As a California tech entrepreneur, you are in a constantly changing environment, focusing on building your business, innovating new ideas and securing your financial future. However, it is equally important to plan for the future of your estate. Estate planning is a crucial aspect of ensuring that your assets and legacy are protected and distributed as per your wishes.

Start early

Regardless of your age or the size of your estate, it is important to start the process as soon as possible. Life is unpredictable, and having a solid estate plan in place guarantees that your assets are protected if unforeseen events occur.

Identify your goals and objectives

Consider who you want to inherit your assets, how you want your business to be managed in your absence and any philanthropic causes you wish to support. This will provide a clear roadmap for your estate plan.

Protect your intellectual property

Make sure to include provisions in your estate plan that address the ownership, management and protection of your intellectual property rights. This may require establishing a trust or setting up specific instructions for its transfer or licensing.

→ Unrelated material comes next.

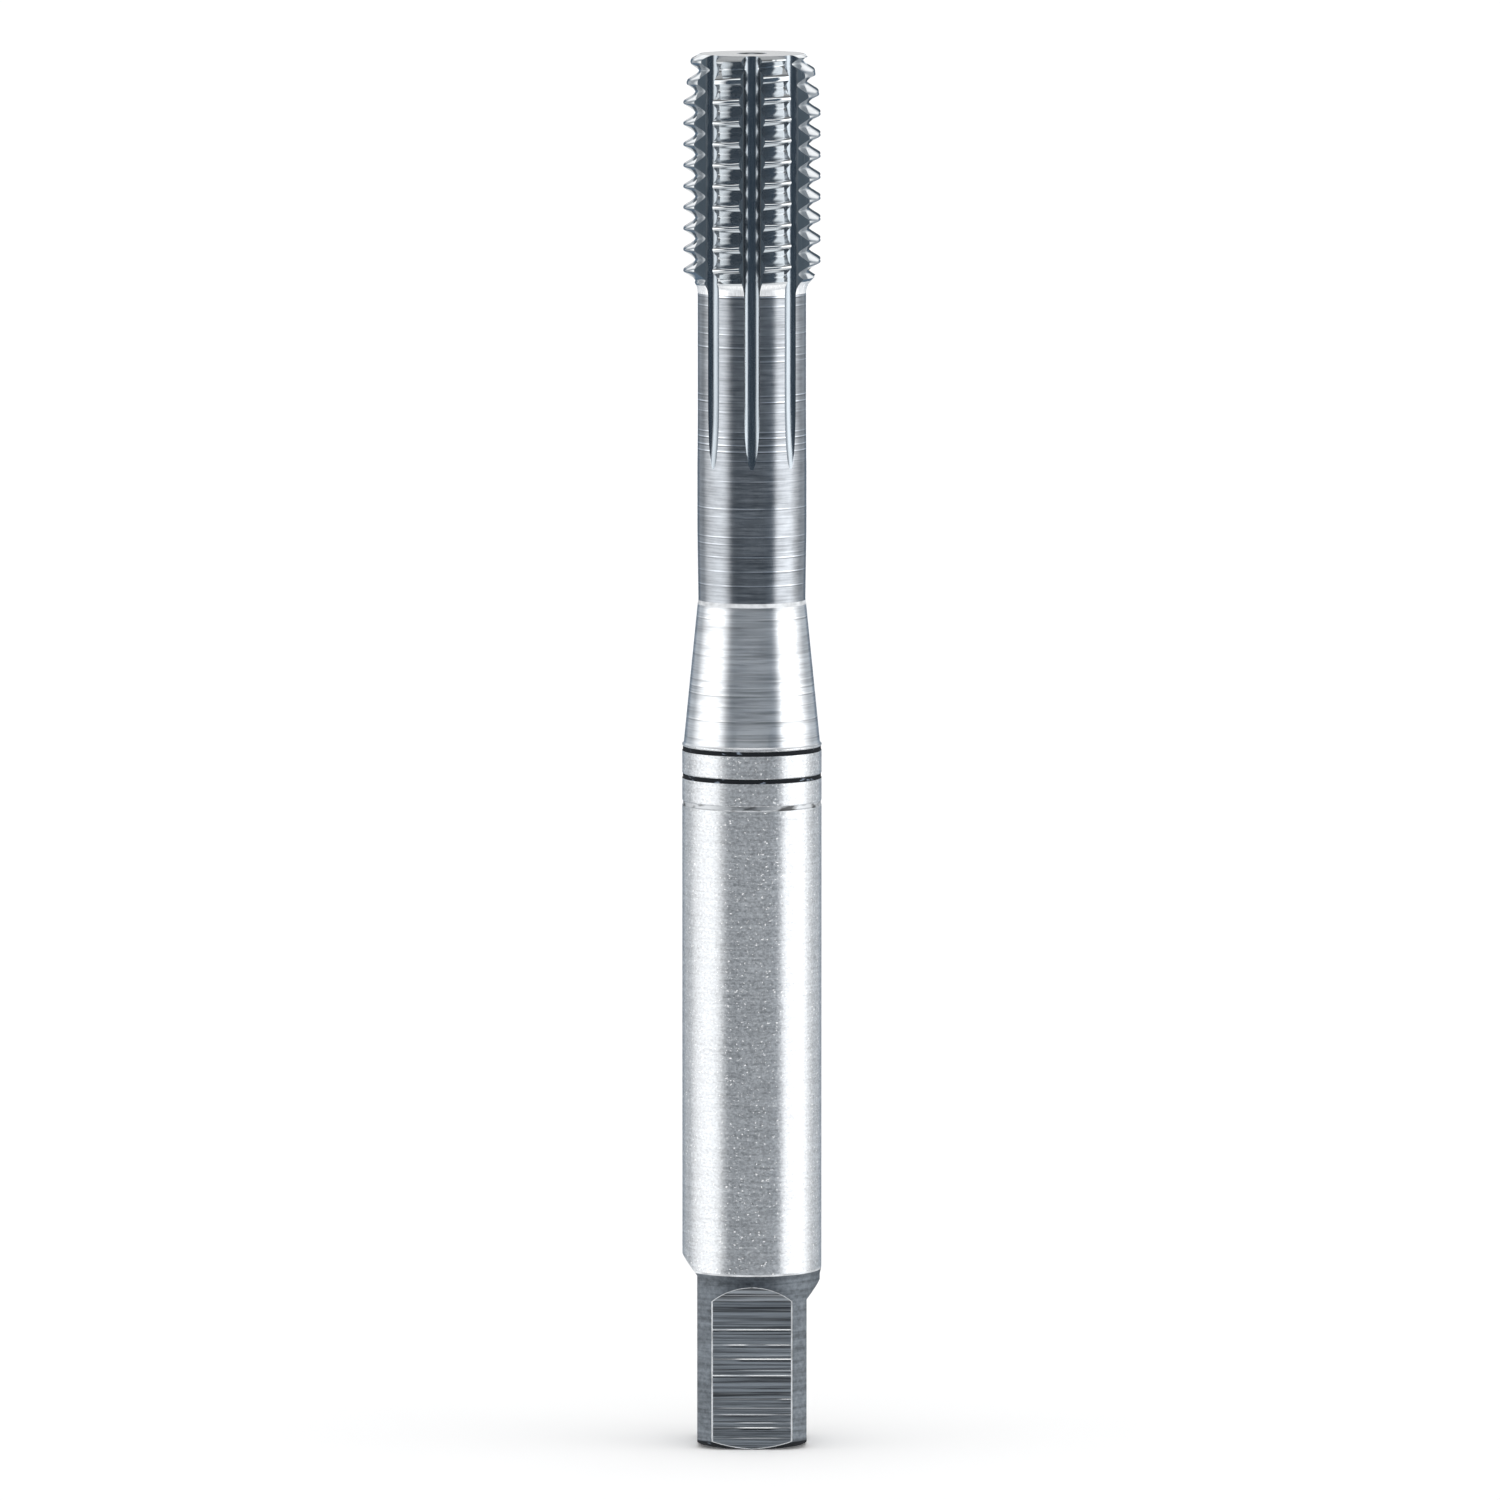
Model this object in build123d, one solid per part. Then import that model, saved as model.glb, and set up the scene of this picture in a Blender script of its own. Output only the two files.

Plan for business succession

Considering who you want to take over your organization’s reins and outlining the steps necessary for a smooth transition are as important as who will receive your assets. This may involve creating a buy-sell agreement, identifying key employees or partners and ensuring sufficient liquidity for the transfer of ownership.

Utilize trusts

Trusts allow you to protect your assets, minimize estate taxes and maintain control over the distribution of your wealth. Explore estate planning options such as revocable living trusts, irrevocable trusts or charitable remainder trusts, depending on your specific needs.

Consider tax implications

Tech entrepreneurs often accumulate significant wealth, which can be subject to various taxes. Due your due diligence in understanding your estate plan’s tax implications and explore all relevant strategies to minimize the tax burden on your beneficiaries.

Regularly review and update your plan

Life events such as marriage, divorce the birth of children, or changes in the value of your assets can necessitate updates to your estate plan. Make it a habit to review and revise your plan periodically to ensure it remains aligned with your current circumstances and preferences.